INFORMATION PROVIDED:
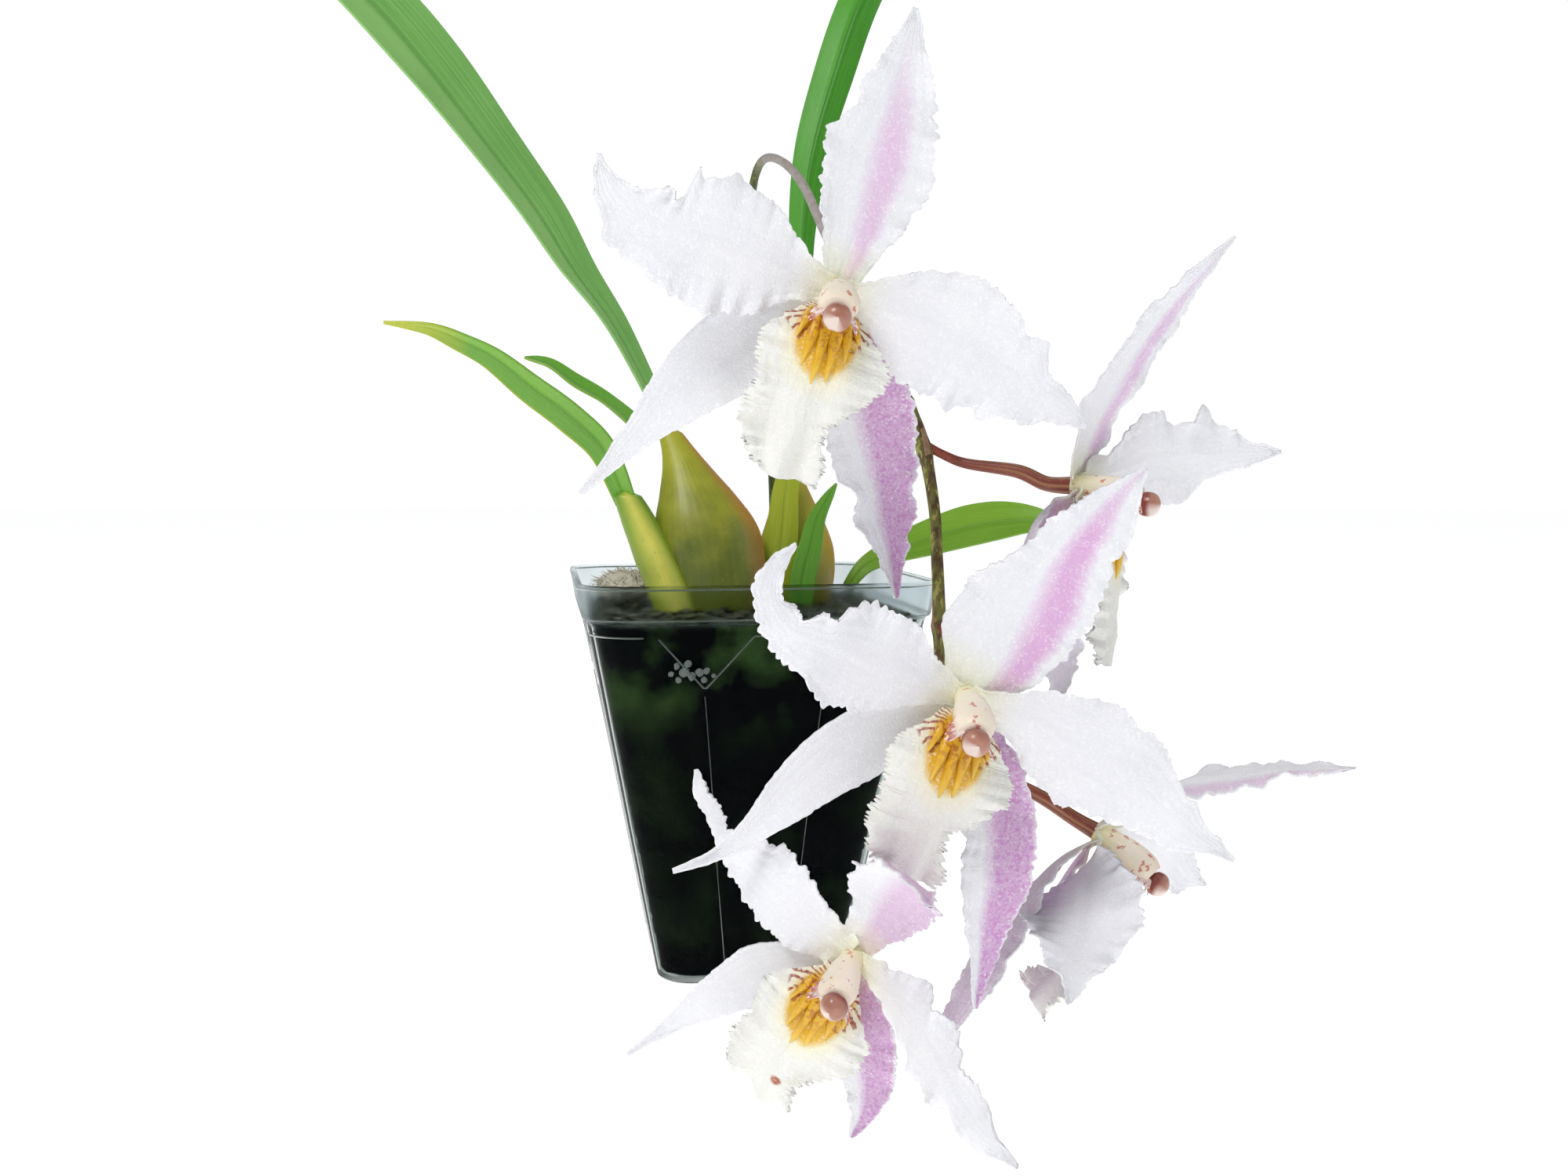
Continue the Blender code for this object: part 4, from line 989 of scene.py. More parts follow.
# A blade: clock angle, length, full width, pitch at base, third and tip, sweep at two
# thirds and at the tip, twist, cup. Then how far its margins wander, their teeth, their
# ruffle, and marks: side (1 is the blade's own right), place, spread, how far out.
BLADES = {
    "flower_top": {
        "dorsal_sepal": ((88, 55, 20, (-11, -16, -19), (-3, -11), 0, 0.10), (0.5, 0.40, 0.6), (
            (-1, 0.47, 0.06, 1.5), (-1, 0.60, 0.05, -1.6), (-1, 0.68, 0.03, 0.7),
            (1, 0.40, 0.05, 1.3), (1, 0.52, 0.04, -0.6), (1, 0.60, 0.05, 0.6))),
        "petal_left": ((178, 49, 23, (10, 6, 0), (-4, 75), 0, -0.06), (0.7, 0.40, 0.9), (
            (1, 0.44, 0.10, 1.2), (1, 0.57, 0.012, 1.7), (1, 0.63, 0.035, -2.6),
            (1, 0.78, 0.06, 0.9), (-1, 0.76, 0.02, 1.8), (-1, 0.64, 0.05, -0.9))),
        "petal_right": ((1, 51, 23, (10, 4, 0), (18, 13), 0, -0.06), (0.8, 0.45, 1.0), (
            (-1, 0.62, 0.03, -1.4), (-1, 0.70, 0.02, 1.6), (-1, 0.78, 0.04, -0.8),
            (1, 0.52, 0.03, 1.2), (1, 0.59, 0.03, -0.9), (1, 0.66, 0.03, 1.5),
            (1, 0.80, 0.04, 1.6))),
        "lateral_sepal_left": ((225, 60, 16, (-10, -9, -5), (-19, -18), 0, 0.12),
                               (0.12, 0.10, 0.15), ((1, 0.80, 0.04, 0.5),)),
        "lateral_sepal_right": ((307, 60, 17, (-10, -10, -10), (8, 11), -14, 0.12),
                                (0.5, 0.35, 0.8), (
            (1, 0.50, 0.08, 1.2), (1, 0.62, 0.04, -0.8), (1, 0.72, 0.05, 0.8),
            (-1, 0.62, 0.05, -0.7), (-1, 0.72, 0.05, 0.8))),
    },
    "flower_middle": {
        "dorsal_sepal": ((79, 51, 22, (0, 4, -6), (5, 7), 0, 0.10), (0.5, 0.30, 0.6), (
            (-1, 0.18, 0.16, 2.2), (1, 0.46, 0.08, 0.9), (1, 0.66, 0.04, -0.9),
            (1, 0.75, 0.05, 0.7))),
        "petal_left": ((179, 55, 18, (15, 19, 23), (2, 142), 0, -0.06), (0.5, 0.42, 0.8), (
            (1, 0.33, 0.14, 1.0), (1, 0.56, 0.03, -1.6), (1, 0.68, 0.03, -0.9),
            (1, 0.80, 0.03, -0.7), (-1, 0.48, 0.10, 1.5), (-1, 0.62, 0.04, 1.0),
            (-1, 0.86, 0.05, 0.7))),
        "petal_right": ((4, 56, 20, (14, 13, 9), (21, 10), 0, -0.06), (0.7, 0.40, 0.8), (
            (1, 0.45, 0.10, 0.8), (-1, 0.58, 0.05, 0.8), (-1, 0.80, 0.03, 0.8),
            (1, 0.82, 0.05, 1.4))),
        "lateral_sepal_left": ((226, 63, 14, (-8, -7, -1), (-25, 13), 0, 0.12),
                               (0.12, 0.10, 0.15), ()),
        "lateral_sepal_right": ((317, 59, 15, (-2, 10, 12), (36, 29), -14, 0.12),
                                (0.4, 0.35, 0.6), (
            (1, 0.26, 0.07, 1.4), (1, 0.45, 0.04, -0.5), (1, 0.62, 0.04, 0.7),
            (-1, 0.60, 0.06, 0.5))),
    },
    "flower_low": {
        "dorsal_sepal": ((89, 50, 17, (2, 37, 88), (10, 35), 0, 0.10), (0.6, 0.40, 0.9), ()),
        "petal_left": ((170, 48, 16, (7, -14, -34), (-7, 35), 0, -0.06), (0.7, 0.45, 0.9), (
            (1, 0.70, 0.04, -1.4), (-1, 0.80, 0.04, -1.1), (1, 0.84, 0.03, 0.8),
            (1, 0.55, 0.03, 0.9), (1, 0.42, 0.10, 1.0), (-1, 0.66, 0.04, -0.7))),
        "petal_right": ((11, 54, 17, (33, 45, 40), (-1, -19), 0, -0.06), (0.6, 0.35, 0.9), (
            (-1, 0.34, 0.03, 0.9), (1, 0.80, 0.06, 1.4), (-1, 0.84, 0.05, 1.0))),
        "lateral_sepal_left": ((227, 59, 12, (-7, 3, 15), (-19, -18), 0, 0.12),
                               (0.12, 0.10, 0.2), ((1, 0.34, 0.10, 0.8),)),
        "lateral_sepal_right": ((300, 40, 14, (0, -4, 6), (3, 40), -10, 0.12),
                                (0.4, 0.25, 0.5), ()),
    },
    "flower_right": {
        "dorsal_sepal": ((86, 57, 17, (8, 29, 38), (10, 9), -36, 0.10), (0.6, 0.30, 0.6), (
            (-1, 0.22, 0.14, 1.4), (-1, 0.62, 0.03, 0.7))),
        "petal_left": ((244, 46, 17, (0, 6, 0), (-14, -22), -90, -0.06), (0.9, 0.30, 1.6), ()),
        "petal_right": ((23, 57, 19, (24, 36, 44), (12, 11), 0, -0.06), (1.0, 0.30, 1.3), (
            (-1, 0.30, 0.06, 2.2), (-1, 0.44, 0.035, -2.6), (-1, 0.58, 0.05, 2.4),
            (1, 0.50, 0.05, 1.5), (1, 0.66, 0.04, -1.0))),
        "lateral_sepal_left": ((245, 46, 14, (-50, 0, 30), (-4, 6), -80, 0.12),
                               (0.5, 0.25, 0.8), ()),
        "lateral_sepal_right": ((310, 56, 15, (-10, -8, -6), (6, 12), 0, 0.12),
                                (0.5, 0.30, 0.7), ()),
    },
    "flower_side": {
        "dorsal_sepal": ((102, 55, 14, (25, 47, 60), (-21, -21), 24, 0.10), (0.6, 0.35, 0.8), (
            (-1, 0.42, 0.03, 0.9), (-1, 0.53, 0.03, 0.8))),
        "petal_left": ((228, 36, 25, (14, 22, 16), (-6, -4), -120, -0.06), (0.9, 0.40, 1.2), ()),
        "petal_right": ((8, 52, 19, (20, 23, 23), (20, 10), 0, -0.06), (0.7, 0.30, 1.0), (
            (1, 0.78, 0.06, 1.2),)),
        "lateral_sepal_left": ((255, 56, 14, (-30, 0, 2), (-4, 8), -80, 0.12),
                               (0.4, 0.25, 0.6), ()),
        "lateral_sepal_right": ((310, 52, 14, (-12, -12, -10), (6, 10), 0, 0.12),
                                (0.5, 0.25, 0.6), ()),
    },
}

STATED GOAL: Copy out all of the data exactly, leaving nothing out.

RIGHT ANSWER:
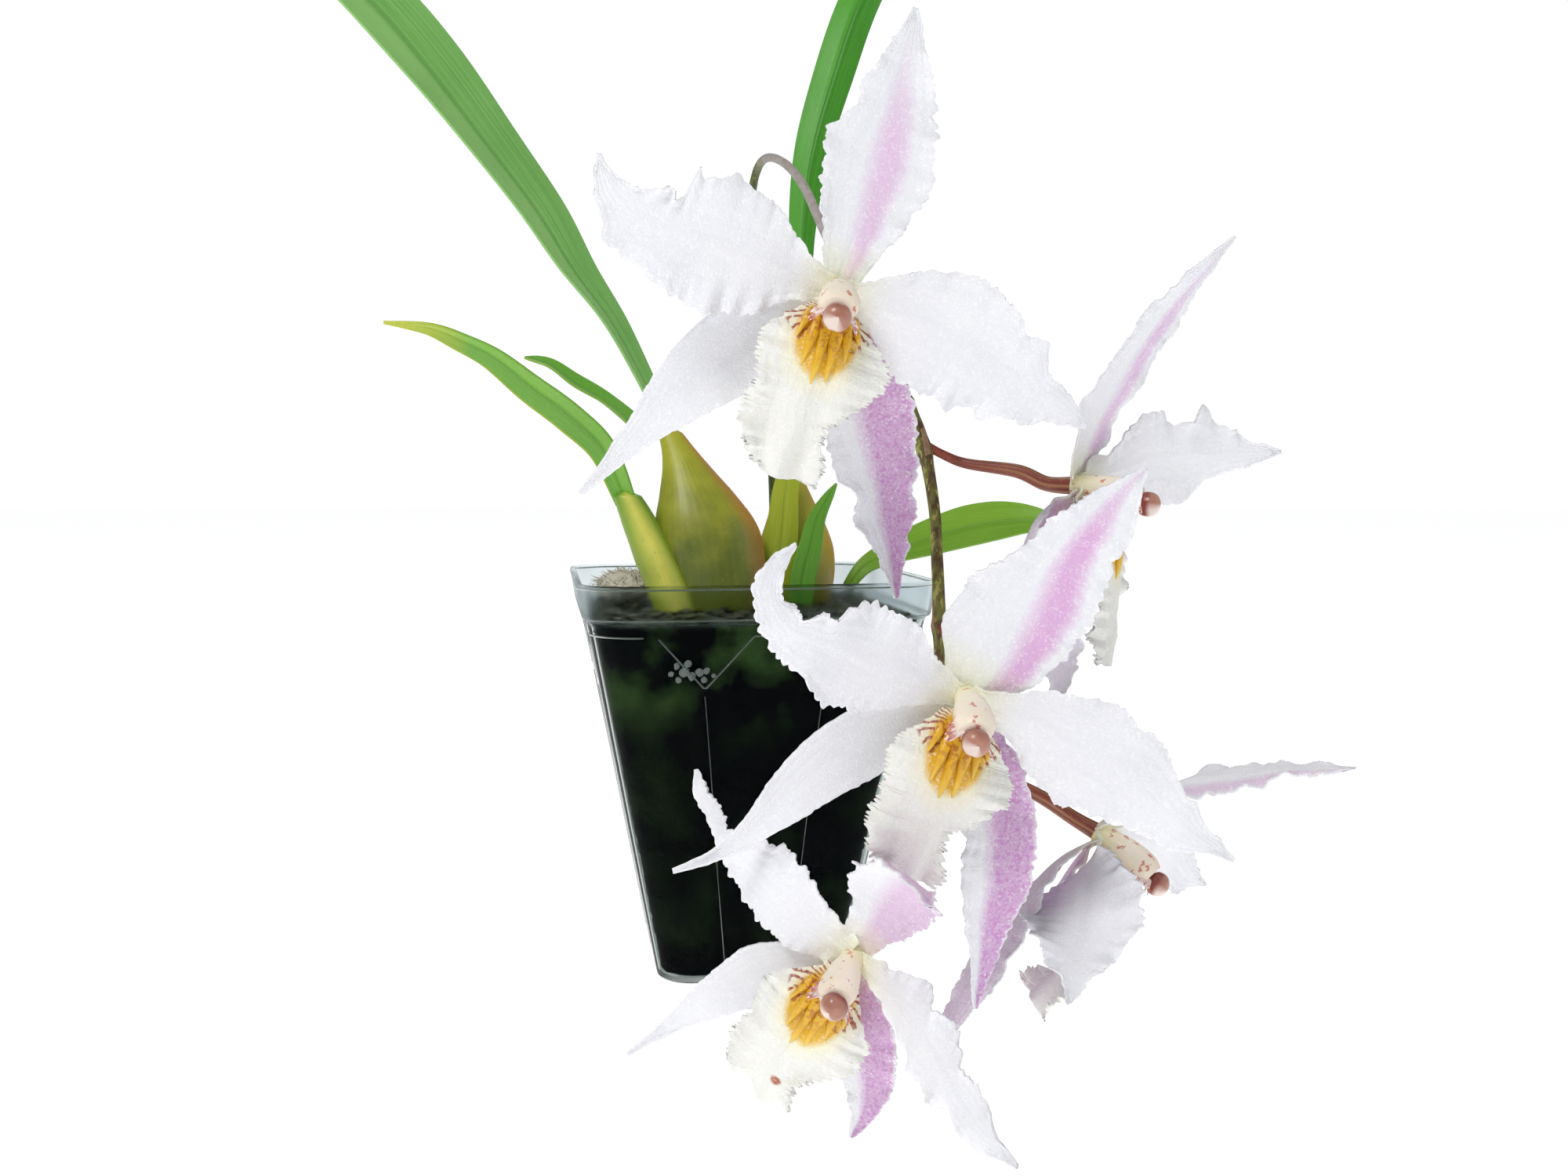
Continue the Blender code for this object: part 4, from line 989 of scene.py. More parts follow.
# A blade: clock angle, length, full width, pitch at base, third and tip, sweep at two
# thirds and at the tip, twist, cup. Then how far its margins wander, their teeth, their
# ruffle, and marks: side (1 is the blade's own right), place, spread, how far out.
BLADES = {
    "flower_top": {
        "dorsal_sepal": ((88, 55, 20, (-11, -16, -19), (-3, -11), 0, 0.10), (0.5, 0.40, 0.6), (
            (-1, 0.47, 0.06, 1.5), (-1, 0.60, 0.05, -1.6), (-1, 0.68, 0.03, 0.7),
            (1, 0.40, 0.05, 1.3), (1, 0.52, 0.04, -0.6), (1, 0.60, 0.05, 0.6))),
        "petal_left": ((178, 49, 23, (10, 6, 0), (-4, 75), 0, -0.06), (0.7, 0.40, 0.9), (
            (1, 0.44, 0.10, 1.2), (1, 0.57, 0.012, 1.7), (1, 0.63, 0.035, -2.6),
            (1, 0.78, 0.06, 0.9), (-1, 0.76, 0.02, 1.8), (-1, 0.64, 0.05, -0.9))),
        "petal_right": ((1, 51, 23, (10, 4, 0), (18, 13), 0, -0.06), (0.8, 0.45, 1.0), (
            (-1, 0.62, 0.03, -1.4), (-1, 0.70, 0.02, 1.6), (-1, 0.78, 0.04, -0.8),
            (1, 0.52, 0.03, 1.2), (1, 0.59, 0.03, -0.9), (1, 0.66, 0.03, 1.5),
            (1, 0.80, 0.04, 1.6))),
        "lateral_sepal_left": ((225, 60, 16, (-10, -9, -5), (-19, -18), 0, 0.12),
                               (0.12, 0.10, 0.15), ((1, 0.80, 0.04, 0.5),)),
        "lateral_sepal_right": ((307, 60, 17, (-10, -10, -10), (8, 11), -14, 0.12),
                                (0.5, 0.35, 0.8), (
            (1, 0.50, 0.08, 1.2), (1, 0.62, 0.04, -0.8), (1, 0.72, 0.05, 0.8),
            (-1, 0.62, 0.05, -0.7), (-1, 0.72, 0.05, 0.8))),
    },
    "flower_middle": {
        "dorsal_sepal": ((79, 51, 22, (0, 4, -6), (5, 7), 0, 0.10), (0.5, 0.30, 0.6), (
            (-1, 0.18, 0.16, 2.2), (1, 0.46, 0.08, 0.9), (1, 0.66, 0.04, -0.9),
            (1, 0.75, 0.05, 0.7))),
        "petal_left": ((179, 55, 18, (15, 19, 23), (2, 142), 0, -0.06), (0.5, 0.42, 0.8), (
            (1, 0.33, 0.14, 1.0), (1, 0.56, 0.03, -1.6), (1, 0.68, 0.03, -0.9),
            (1, 0.80, 0.03, -0.7), (-1, 0.48, 0.10, 1.5), (-1, 0.62, 0.04, 1.0),
            (-1, 0.86, 0.05, 0.7))),
        "petal_right": ((4, 56, 20, (14, 13, 9), (21, 10), 0, -0.06), (0.7, 0.40, 0.8), (
            (1, 0.45, 0.10, 0.8), (-1, 0.58, 0.05, 0.8), (-1, 0.80, 0.03, 0.8),
            (1, 0.82, 0.05, 1.4))),
        "lateral_sepal_left": ((226, 63, 14, (-8, -7, -1), (-25, 13), 0, 0.12),
                               (0.12, 0.10, 0.15), ()),
        "lateral_sepal_right": ((317, 59, 15, (-2, 10, 12), (36, 29), -14, 0.12),
                                (0.4, 0.35, 0.6), (
            (1, 0.26, 0.07, 1.4), (1, 0.45, 0.04, -0.5), (1, 0.62, 0.04, 0.7),
            (-1, 0.60, 0.06, 0.5))),
    },
    "flower_low": {
        "dorsal_sepal": ((89, 50, 17, (2, 37, 88), (10, 35), 0, 0.10), (0.6, 0.40, 0.9), ()),
        "petal_left": ((170, 48, 16, (7, -14, -34), (-7, 35), 0, -0.06), (0.7, 0.45, 0.9), (
            (1, 0.70, 0.04, -1.4), (-1, 0.80, 0.04, -1.1), (1, 0.84, 0.03, 0.8),
            (1, 0.55, 0.03, 0.9), (1, 0.42, 0.10, 1.0), (-1, 0.66, 0.04, -0.7))),
        "petal_right": ((11, 54, 17, (33, 45, 40), (-1, -19), 0, -0.06), (0.6, 0.35, 0.9), (
            (-1, 0.34, 0.03, 0.9), (1, 0.80, 0.06, 1.4), (-1, 0.84, 0.05, 1.0))),
        "lateral_sepal_left": ((227, 59, 12, (-7, 3, 15), (-19, -18), 0, 0.12),
                               (0.12, 0.10, 0.2), ((1, 0.34, 0.10, 0.8),)),
        "lateral_sepal_right": ((300, 40, 14, (0, -4, 6), (3, 40), -10, 0.12),
                                (0.4, 0.25, 0.5), ()),
    },
    "flower_right": {
        "dorsal_sepal": ((86, 57, 17, (8, 29, 38), (10, 9), -36, 0.10), (0.6, 0.30, 0.6), (
            (-1, 0.22, 0.14, 1.4), (-1, 0.62, 0.03, 0.7))),
        "petal_left": ((244, 46, 17, (0, 6, 0), (-14, -22), -90, -0.06), (0.9, 0.30, 1.6), ()),
        "petal_right": ((23, 57, 19, (24, 36, 44), (12, 11), 0, -0.06), (1.0, 0.30, 1.3), (
            (-1, 0.30, 0.06, 2.2), (-1, 0.44, 0.035, -2.6), (-1, 0.58, 0.05, 2.4),
            (1, 0.50, 0.05, 1.5), (1, 0.66, 0.04, -1.0))),
        "lateral_sepal_left": ((245, 46, 14, (-50, 0, 30), (-4, 6), -80, 0.12),
                               (0.5, 0.25, 0.8), ()),
        "lateral_sepal_right": ((310, 56, 15, (-10, -8, -6), (6, 12), 0, 0.12),
                                (0.5, 0.30, 0.7), ()),
    },
    "flower_side": {
        "dorsal_sepal": ((102, 55, 14, (25, 47, 60), (-21, -21), 24, 0.10), (0.6, 0.35, 0.8), (
            (-1, 0.42, 0.03, 0.9), (-1, 0.53, 0.03, 0.8))),
        "petal_left": ((228, 36, 25, (14, 22, 16), (-6, -4), -120, -0.06), (0.9, 0.40, 1.2), ()),
        "petal_right": ((8, 52, 19, (20, 23, 23), (20, 10), 0, -0.06), (0.7, 0.30, 1.0), (
            (1, 0.78, 0.06, 1.2),)),
        "lateral_sepal_left": ((255, 56, 14, (-30, 0, 2), (-4, 8), -80, 0.12),
                               (0.4, 0.25, 0.6), ()),
        "lateral_sepal_right": ((310, 52, 14, (-12, -12, -10), (6, 10), 0, 0.12),
                                (0.5, 0.25, 0.6), ()),
    },
}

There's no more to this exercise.